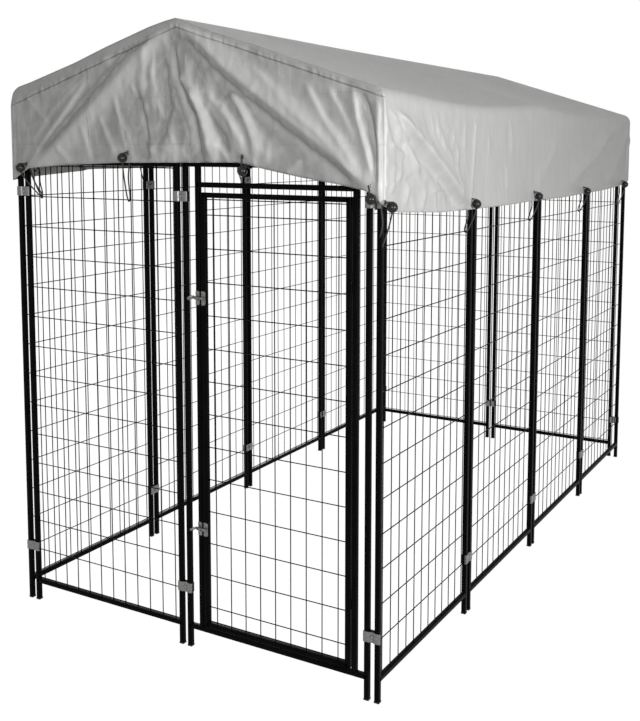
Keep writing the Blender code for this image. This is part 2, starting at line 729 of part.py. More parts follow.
def add_sheet(bm, columns, rows, outer, inner):
    """A closed sheet over a grid. outer and inner give the point for a (column, row) value."""
    top, under = [[[bm.verts.new(surface(u, v)) for v in rows] for u in columns] for surface in (outer, inner)]
    last_column = len(columns) - 1
    last_row = len(rows) - 1
    for i in range(last_column):
        for j in range(last_row):
            for grid in (top, under):
                bm.faces.new((grid[i][j], grid[i + 1][j], grid[i + 1][j + 1]))
                bm.faces.new((grid[i][j], grid[i + 1][j + 1], grid[i][j + 1]))
    for j in (0, last_row):
        for i in range(last_column):
            bm.faces.new((top[i][j], top[i + 1][j], under[i + 1][j], under[i][j]))
    for i in (0, last_column):
        for j in range(last_row):
            bm.faces.new((top[i][j], top[i][j + 1], under[i][j + 1], under[i][j]))


def roof_section(inset):
    """Half of the roof's section from the ridge to the end of the eave bend, inset from its outer face."""
    steps = 3
    turn = math.pi / 2 - ROOF_PITCH
    radius = COVER_EAVE_RADIUS - inset
    side = COVER_SIDE - inset
    ridge = RIDGE_HEIGHT - inset / math.cos(ROOF_PITCH)
    bend_end = ridge - side * math.tan(ROOF_PITCH) - radius * math.tan(turn / 2)
    bend_start_x = side - radius * (1 - math.sin(ROOF_PITCH))
    seam = CLEARANCE / 2
    points = []
    for x in even(seam, bend_start_x, 3)[:-1]:
        points.append((x, ridge - x * math.tan(ROOF_PITCH)))
    for angle in even(turn, 0, steps):
        points.append((side - radius * (1 - math.cos(angle)), bend_end + radius * math.sin(angle)))
    return points


def roof_hang(y):
    """0 over a hoop and 1 half way between two hoops."""
    places = list(HOOP_PLACES.values())
    for start, end in zip(places, places[1:]):
        if start <= y <= end:
            return math.sin(math.pi * (y - start) / (end - start)) ** 2
    return 0.0


def build_roof_cloth():
    """The two roof slopes of the cover, each with its eave bend."""
    outer_section = roof_section(0)
    inner_section = roof_section(COVER_SHEET)
    last = len(outer_section) - 1

    def roof_point(side, section, y, row):
        x, z = section[row]
        return Vector((side * x, y, z - ROOF_SAG * math.sin(math.pi * row / last) * roof_hang(y)))

    for label, side in (("left", -1), ("right", 1)):
        def fill(bm, side=side):
            add_sheet(bm, even(-COVER_END, COVER_END, 12), range(last + 1),
                      lambda y, row: roof_point(side, outer_section, y, row),
                      lambda y, row: roof_point(side, inner_section, y, row))

        name = f"cover_roof_{label}"
        add_object(name, mesh_from(name, fill), SILVER_CLOTH)


def side_ties():
    """Where each skirt is tied down, as distances behind the front face: at its ends and each joint."""
    joints = [i * PANEL_STEP - POST_GAP - TUBE - MESH_SIDE_MARGIN for i in range(1, PANELS_ALONG)]
    return [TUBE + MESH_SIDE_MARGIN, *joints, SIDE_LENGTH - TUBE - MESH_SIDE_MARGIN]


def skirt_offset(y, z, hem):
    """How far a skirt stands out from flat: billows between ties, corner pleats and one slanting fold."""
    top = roof_section(0)[-1][1]
    drop = (top - z) / (top - hem)
    corner = min(y + COVER_END, COVER_END - y)
    calm = smooth_step(corner / SEAM_MARGIN) * smooth_step(drop * 4)
    distance = y - FRONT_FACE
    billow = 0.0
    for start, end in zip(side_ties(), side_ties()[1:]):
        if start < distance < end:
            billow = math.sin(math.pi * (distance - start) / (end - start)) ** 2
    fade = 1 - smooth_step(corner / PLEAT_REACH)
    pleat = 0.5 - 0.5 * math.cos(2 * math.pi * corner / PLEAT_PITCH)
    crest_start = Vector((-COVER_END + SEAM_MARGIN, top))
    crest_end = Vector((-COVER_END + SKIRT_FOLD_RUN, hem))
    fold = fold_along(Vector((y, z)), crest_start, crest_end)
    return calm * (SKIRT_BILLOW * billow * drop + PLEAT_DEPTH * pleat * fade + FOLD_HEIGHT * fold)


def build_skirts():
    """The hanging sides of the cover."""
    top = roof_section(0)[-1][1] - CLEARANCE
    pleats = even(0, PLEAT_REACH, round(2 * PLEAT_REACH / PLEAT_PITCH))
    plain = even(-COVER_END + PLEAT_REACH, COVER_END - PLEAT_REACH, 16)
    columns = [-COVER_END + step for step in pleats[:-1]] + plain
    columns += [COVER_END - step for step in reversed(pleats[:-1])]
    for label, side in (("left", -1), ("right", 1)):
        hem = SIDE_HEM_HEIGHTS[label]

        def skirt_point(inset, y, z, side=side, hem=hem):
            return Vector((side * (COVER_SIDE - inset + skirt_offset(y, z, hem)), y, z))

        def fill(bm, skirt_point=skirt_point, hem=hem):
            add_sheet(bm, columns, even(hem, top, 4),
                      lambda y, z: skirt_point(0, y, z),
                      lambda y, z: skirt_point(COVER_SHEET, y, z))

        name = f"cover_skirt_{label}"
        add_object(name, mesh_from(name, fill), SILVER_CLOTH)


def end_hem(x):
    """Height of an end panel's hem: level in the middle and drawn down to both corners."""
    left = smooth_step((x + COVER_SIDE) / END_HEM_LEFT_RUN)
    right = min(max((COVER_SIDE - x) / END_HEM_RIGHT_RUN, 0.0), 1.0) ** 0.8
    left_drop = (END_HEM_HEIGHT - END_HEM_LEFT_CORNER) * (1 - left)
    right_drop = (END_HEM_HEIGHT - END_HEM_RIGHT_CORNER) * (1 - right)
    return END_HEM_HEIGHT - left_drop - right_drop


def roof_underside(x):
    """Height of the roof cloth's inner face, eave bend included, at x."""
    section = roof_section(COVER_SHEET)
    reach = abs(x)
    for (x0, z0), (x1, z1) in zip(section, section[1:]):
        if x0 <= reach <= x1:
            return z0 + (z1 - z0) * (reach - x0) / (x1 - x0)
    return section[0][1]


def end_offset(x, z):
    """How far an end panel stands out from flat: two folds from the peak and soft upright wrinkles."""
    peak = Vector((0, RIDGE_HEIGHT))
    left = Vector((-COVER_SIDE, END_HEM_LEFT_CORNER))
    right = Vector((COVER_SIDE, END_HEM_RIGHT_CORNER))
    point = Vector((x, z))
    calm = smooth_step(min(COVER_SIDE - abs(x), roof_underside(x) - z) / SEAM_MARGIN)
    fold = fold_along(point, peak, right) + fold_along(point, peak, left)
    wrinkle = 0.5 + 0.5 * math.cos(math.pi * x / PLEAT_PITCH)
    return calm * (FOLD_HEIGHT * fold + 0.3 * PLEAT_DEPTH * wrinkle)


def build_end_cloth():
    """The two end panels of the cover, with their drawn-down hems."""
    edge = COVER_SIDE - COVER_SHEET - CLEARANCE
    columns = even(-edge, edge, 20)
    for label, place in (("front", Matrix.Identity(4)), ("back", Matrix.Scale(-1, 4, (0, 1, 0)))):
        def end_point(inset, x, share, place=place):
            low = end_hem(x)
            z = low + (roof_underside(x) - CLEARANCE - low) * share
            return place @ Vector((x, inset - COVER_END - end_offset(x, z), z))

        def fill(bm, end_point=end_point):
            add_sheet(bm, columns, even(0, 1, 6),
                      lambda x, share: end_point(0, x, share),
                      lambda x, share: end_point(COVER_SHEET, x, share))

        name = f"cover_end_{label}"
        add_object(name, mesh_from(name, fill), SILVER_CLOTH)


def main():
    clear_scene()
    build_panels()
    build_door_panel()
    door = build_door()
    build_hinge_pins()
    build_latches(door)
    build_clamps()
    build_roof_frame()
    build_roof_cloth()
    build_skirts()
    build_end_cloth()


main()
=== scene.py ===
# %% [markdown]
# # Chicken run
# A long pen of black welded-wire panels with one door, clamped together, under a silver rain cover on
# hoops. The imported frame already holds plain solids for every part. This script dresses them: each panel,
# clamp, latch and cloth is made again with the detail that the solids leave out, in the same place and
# riding on the same body. Metres, +Z up. The front, with the door, faces -Y. A panel's own axes run along
# its width (x), inwards from its outer face (y) and up (z), so one panel mesh serves every side.

import math

import bmesh
import bpy
import numpy as np
from mathutils import Matrix, Vector, noise


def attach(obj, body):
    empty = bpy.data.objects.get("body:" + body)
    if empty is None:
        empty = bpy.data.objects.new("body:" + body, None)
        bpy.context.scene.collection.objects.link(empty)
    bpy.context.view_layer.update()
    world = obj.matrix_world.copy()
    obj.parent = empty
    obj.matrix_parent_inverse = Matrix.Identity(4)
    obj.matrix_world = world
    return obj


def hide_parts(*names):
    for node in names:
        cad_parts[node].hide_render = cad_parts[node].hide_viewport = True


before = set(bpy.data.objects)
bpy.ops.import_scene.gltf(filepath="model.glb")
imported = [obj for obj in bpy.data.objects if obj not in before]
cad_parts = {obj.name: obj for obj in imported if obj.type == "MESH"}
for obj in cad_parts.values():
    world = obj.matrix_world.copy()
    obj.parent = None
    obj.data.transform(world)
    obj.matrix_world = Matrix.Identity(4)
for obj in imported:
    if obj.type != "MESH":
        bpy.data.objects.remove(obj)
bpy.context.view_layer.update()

# %% [markdown]
# ## Frame sizes
# The run is set out by its tube and its panels. Each place below follows from these few lengths, as in the
# model's own source, so a wire or a clamp can't drift away from the tube that carries it. Lengths that only
# one piece needs come with that piece.

# %% Frame sizes
TUBE = 0.015
TUBE_CORNER = 0.0018
PANEL_WIDTH = 0.636
PANEL_HEIGHT = 1.500
LEG_HEIGHT = 0.060
POST_GAP = 0.017
CORNER_GAP = 0.018
PANELS_ALONG = 4

HALF_WIDTH = PANEL_WIDTH + POST_GAP / 2
SIDE_LENGTH = PANELS_ALONG * PANEL_WIDTH + (PANELS_ALONG - 1) * POST_GAP
HALF_LENGTH = SIDE_LENGTH / 2
FRONT_FACE = -HALF_LENGTH
SIDE_OUTER_FACE = HALF_WIDTH + CORNER_GAP + TUBE
PANEL_STEP = PANEL_WIDTH + POST_GAP
RAIL_TOP = LEG_HEIGHT + TUBE
HEAD_RAIL = PANEL_HEIGHT - TUBE
print(f"frame {2 * SIDE_OUTER_FACE:.3f} m wide, {2 * HALF_LENGTH:.3f} m long, {PANEL_HEIGHT:.3f} m high")

# %% [markdown]
# ## Camera
# The photograph looks at the run from its front right, from about 1.5 m up. A camera placed by eye would
# show an error of half a degree in the long posts at once, so its place, turn and lens were fitted to the
# posts, rails and wires. The picture is a crop, so the lens is shifted too.

# %% Camera
PHOTO_WIDTH = 640
PHOTO_HEIGHT = 721
FOCAL_PIXELS = 1001.08
OPTICAL_CENTRE = (346.35, 245.00)
CAMERA_PLACE = (1.8948, -3.6520, 1.5428)
CAMERA_YAW = 0.51209
CAMERA_PITCH = 0.09754
CAMERA_ROLL = 0.00323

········

## Stated goal
Return nothing but the lines from the first line of the listing through the line with "bm.faces.new((top[i][j], top[i][j +", please, keeping every one of them unchanged.

## Solution to this task
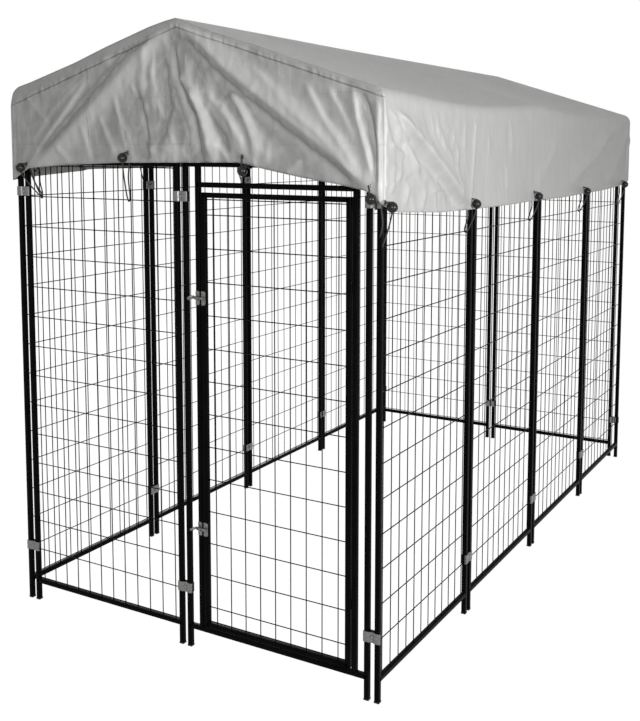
Keep writing the Blender code for this image. This is part 2, starting at line 729 of part.py. More parts follow.
def add_sheet(bm, columns, rows, outer, inner):
    """A closed sheet over a grid. outer and inner give the point for a (column, row) value."""
    top, under = [[[bm.verts.new(surface(u, v)) for v in rows] for u in columns] for surface in (outer, inner)]
    last_column = len(columns) - 1
    last_row = len(rows) - 1
    for i in range(last_column):
        for j in range(last_row):
            for grid in (top, under):
                bm.faces.new((grid[i][j], grid[i + 1][j], grid[i + 1][j + 1]))
                bm.faces.new((grid[i][j], grid[i + 1][j + 1], grid[i][j + 1]))
    for j in (0, last_row):
        for i in range(last_column):
            bm.faces.new((top[i][j], top[i + 1][j], under[i + 1][j], under[i][j]))
    for i in (0, last_column):
        for j in range(last_row):
            bm.faces.new((top[i][j], top[i][j + 1], under[i][j + 1], under[i][j]))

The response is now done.